The lower half of the staircase comprises floating stairs mounted on a center beam. Diamond plate treads contrast with the reclaimed barn wood used on the enclosed top half of the stairway.
“We didn’t want a heavy mass of stairs,” Christian says. “We wanted to keep it as clean and simple as possible.”
On the second floor, Christian recon-figured a large room and the position of the staircase to design a more spacious, functional landing with two bedroom/bathroom suites.
Quenching Mark’s thirst for water, the back yard was transformed from asphalt into a poolside oasis with composite decking. A covered patio provides plenty of shade, with the dual purpose of adding a balcony off the master bedroom.
“I wanted the pool to face the entire length of the house with a lot of square footage of water,” Mark says. “A Baja shelf allowed me to increase my pool size another 50 percent without much water.
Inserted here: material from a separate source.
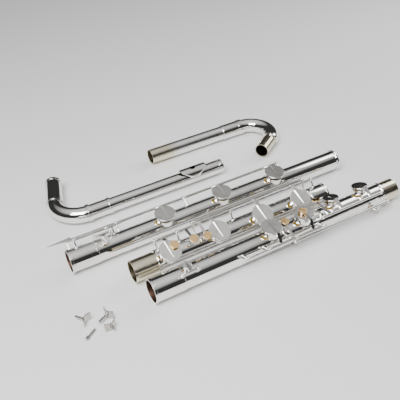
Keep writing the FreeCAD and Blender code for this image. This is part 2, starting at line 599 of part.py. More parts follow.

Instead of having it 4 feet deep all the way around, it’s just 1 foot deep, so you get the appearance of a lot of water without a lot of waste.”
Custom, post-modern murals by local artist Nate Schnell run the length of the side and the back yards, with bright colors inspired by Charles Eames chairs.
“Luis Barragan is one of my favorite architects from Mexico, and he uses a lot of color in his work,” Mark says. “I like the Mexican vernacular with color, so I wanted something bright and bold. I wanted to be a little more playful with the murals and to really bring in more animation and life, because we kept the palette pretty neutral.”
“When I see those punches of color, that is something I would never do, but it’s very Mark,” Christian says. “I love that this house is a representation of him. That pop of color adds that next dimension to the design.”
Most of the home’s details evolved with the construction, including many of the industrial accents.
“Everything here was such a work in progress. You don’t go to Wayfair and pick out a bunch of artwork; these things grow and take time,” Mark says, alluding to the pieces he has collected from local artists and through his travels to Mexico and South America.
“I wanted a showcase home that reflects my personality and is an extension of me. Out of all the hundreds of houses that I looked at in the past, I really feel like I was meant to get this house and help it live up to its potential.”